# What is being asked:
What lies from the line containing "blocks = []" through the line containing "cad_parts[obj.name] = obj"? Print exactly those lines, with both ends, and no others.
☆ ☆ ☆ ☆
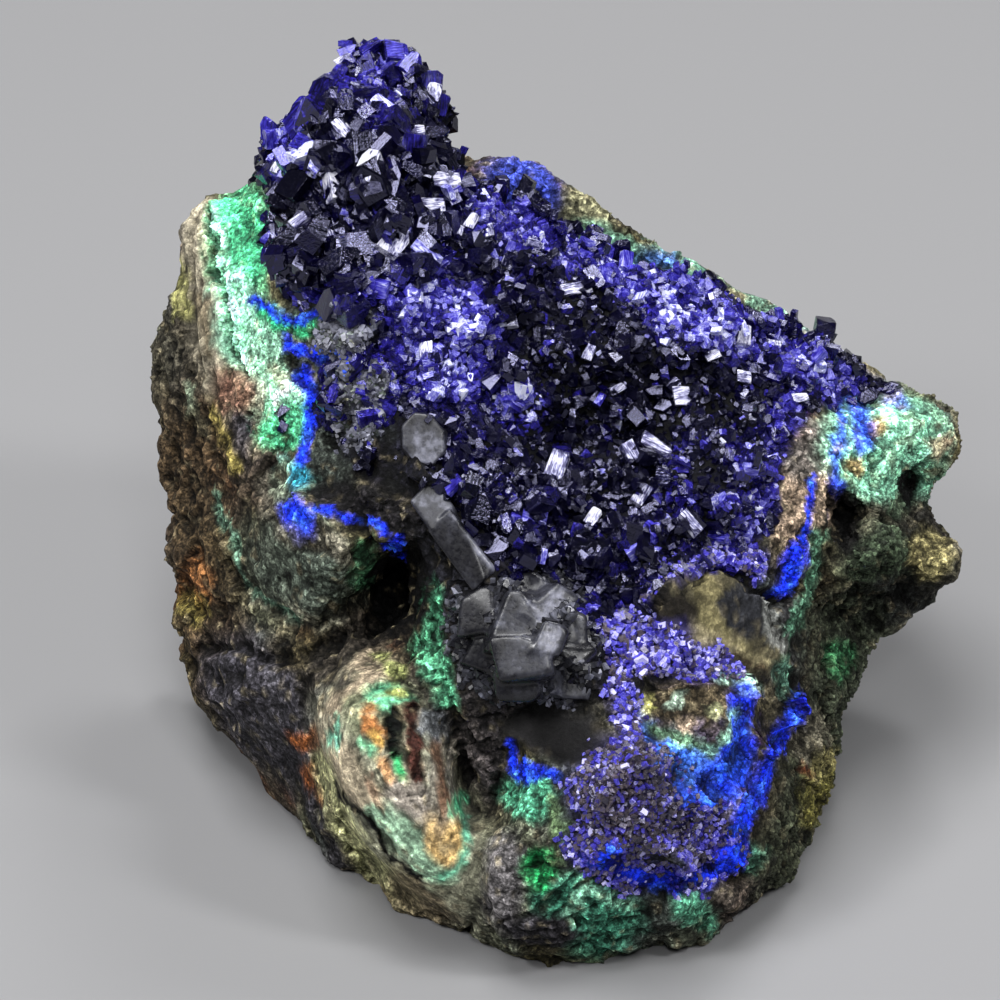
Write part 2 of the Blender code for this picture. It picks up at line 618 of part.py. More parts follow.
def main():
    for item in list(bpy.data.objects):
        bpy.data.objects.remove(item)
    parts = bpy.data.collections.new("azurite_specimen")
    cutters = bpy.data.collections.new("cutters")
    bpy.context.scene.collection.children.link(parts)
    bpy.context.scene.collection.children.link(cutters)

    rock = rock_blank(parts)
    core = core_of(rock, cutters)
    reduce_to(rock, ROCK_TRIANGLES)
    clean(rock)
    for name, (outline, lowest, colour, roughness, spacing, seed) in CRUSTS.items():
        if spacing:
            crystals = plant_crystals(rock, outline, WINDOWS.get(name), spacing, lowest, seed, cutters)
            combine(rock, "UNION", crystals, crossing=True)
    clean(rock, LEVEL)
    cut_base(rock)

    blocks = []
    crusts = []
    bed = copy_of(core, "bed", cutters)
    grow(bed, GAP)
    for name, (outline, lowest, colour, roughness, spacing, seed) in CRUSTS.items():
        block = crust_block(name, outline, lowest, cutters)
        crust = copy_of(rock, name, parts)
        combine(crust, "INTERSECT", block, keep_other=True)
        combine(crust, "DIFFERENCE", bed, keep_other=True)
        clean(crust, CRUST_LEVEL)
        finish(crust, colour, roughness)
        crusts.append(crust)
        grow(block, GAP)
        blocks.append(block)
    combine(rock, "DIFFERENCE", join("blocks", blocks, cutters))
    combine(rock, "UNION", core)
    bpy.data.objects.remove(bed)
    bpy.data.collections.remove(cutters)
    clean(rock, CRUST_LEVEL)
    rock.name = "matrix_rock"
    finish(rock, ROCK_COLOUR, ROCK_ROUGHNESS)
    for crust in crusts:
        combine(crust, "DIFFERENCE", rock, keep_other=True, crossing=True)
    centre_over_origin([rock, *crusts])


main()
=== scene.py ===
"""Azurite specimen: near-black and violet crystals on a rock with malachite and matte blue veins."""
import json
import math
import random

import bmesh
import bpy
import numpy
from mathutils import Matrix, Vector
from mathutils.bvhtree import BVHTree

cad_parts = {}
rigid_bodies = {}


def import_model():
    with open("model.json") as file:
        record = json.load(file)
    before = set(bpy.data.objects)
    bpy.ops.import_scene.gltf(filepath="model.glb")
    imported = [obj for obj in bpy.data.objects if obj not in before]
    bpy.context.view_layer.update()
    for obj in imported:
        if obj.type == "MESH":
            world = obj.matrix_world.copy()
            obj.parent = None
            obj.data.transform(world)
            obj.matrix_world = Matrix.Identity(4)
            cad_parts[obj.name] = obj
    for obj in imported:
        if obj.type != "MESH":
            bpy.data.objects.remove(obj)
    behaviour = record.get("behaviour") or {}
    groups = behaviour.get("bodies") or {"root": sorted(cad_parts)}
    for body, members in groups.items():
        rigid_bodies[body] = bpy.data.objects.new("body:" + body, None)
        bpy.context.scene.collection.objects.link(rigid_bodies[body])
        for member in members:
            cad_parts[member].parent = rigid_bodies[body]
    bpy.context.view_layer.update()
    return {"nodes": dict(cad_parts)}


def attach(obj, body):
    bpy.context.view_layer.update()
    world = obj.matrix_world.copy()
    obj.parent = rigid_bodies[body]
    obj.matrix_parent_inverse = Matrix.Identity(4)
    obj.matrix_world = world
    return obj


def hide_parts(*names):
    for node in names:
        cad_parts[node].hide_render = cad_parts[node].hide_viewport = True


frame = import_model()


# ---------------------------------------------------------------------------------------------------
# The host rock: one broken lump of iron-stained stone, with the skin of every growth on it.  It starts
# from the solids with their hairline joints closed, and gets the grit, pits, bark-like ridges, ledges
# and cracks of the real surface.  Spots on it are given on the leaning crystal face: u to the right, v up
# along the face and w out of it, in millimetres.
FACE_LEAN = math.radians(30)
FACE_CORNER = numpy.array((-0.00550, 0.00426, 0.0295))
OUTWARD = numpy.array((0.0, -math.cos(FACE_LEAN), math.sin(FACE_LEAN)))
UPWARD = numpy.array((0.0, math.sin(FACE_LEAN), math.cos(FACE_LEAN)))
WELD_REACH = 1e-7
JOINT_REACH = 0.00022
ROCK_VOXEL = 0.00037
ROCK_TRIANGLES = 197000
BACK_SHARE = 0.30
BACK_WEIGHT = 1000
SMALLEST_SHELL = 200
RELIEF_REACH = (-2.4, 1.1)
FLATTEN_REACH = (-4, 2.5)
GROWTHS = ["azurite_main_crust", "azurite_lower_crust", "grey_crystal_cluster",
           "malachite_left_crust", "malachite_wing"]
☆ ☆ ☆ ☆
# Response to the exercise:
    blocks = []
    crusts = []
    bed = copy_of(core, "bed", cutters)
    grow(bed, GAP)
    for name, (outline, lowest, colour, roughness, spacing, seed) in CRUSTS.items():
        block = crust_block(name, outline, lowest, cutters)
        crust = copy_of(rock, name, parts)
        combine(crust, "INTERSECT", block, keep_other=True)
        combine(crust, "DIFFERENCE", bed, keep_other=True)
        clean(crust, CRUST_LEVEL)
        finish(crust, colour, roughness)
        crusts.append(crust)
        grow(block, GAP)
        blocks.append(block)
    combine(rock, "DIFFERENCE", join("blocks", blocks, cutters))
    combine(rock, "UNION", core)
    bpy.data.objects.remove(bed)
    bpy.data.collections.remove(cutters)
    clean(rock, CRUST_LEVEL)
    rock.name = "matrix_rock"
    finish(rock, ROCK_COLOUR, ROCK_ROUGHNESS)
    for crust in crusts:
        combine(crust, "DIFFERENCE", rock, keep_other=True, crossing=True)
    centre_over_origin([rock, *crusts])


main()
=== scene.py ===
"""Azurite specimen: near-black and violet crystals on a rock with malachite and matte blue veins."""
import json
import math
import random

import bmesh
import bpy
import numpy
from mathutils import Matrix, Vector
from mathutils.bvhtree import BVHTree

cad_parts = {}
rigid_bodies = {}


def import_model():
    with open("model.json") as file:
        record = json.load(file)
    before = set(bpy.data.objects)
    bpy.ops.import_scene.gltf(filepath="model.glb")
    imported = [obj for obj in bpy.data.objects if obj not in before]
    bpy.context.view_layer.update()
    for obj in imported:
        if obj.type == "MESH":
            world = obj.matrix_world.copy()
            obj.parent = None
            obj.data.transform(world)
            obj.matrix_world = Matrix.Identity(4)
            cad_parts[obj.name] = obj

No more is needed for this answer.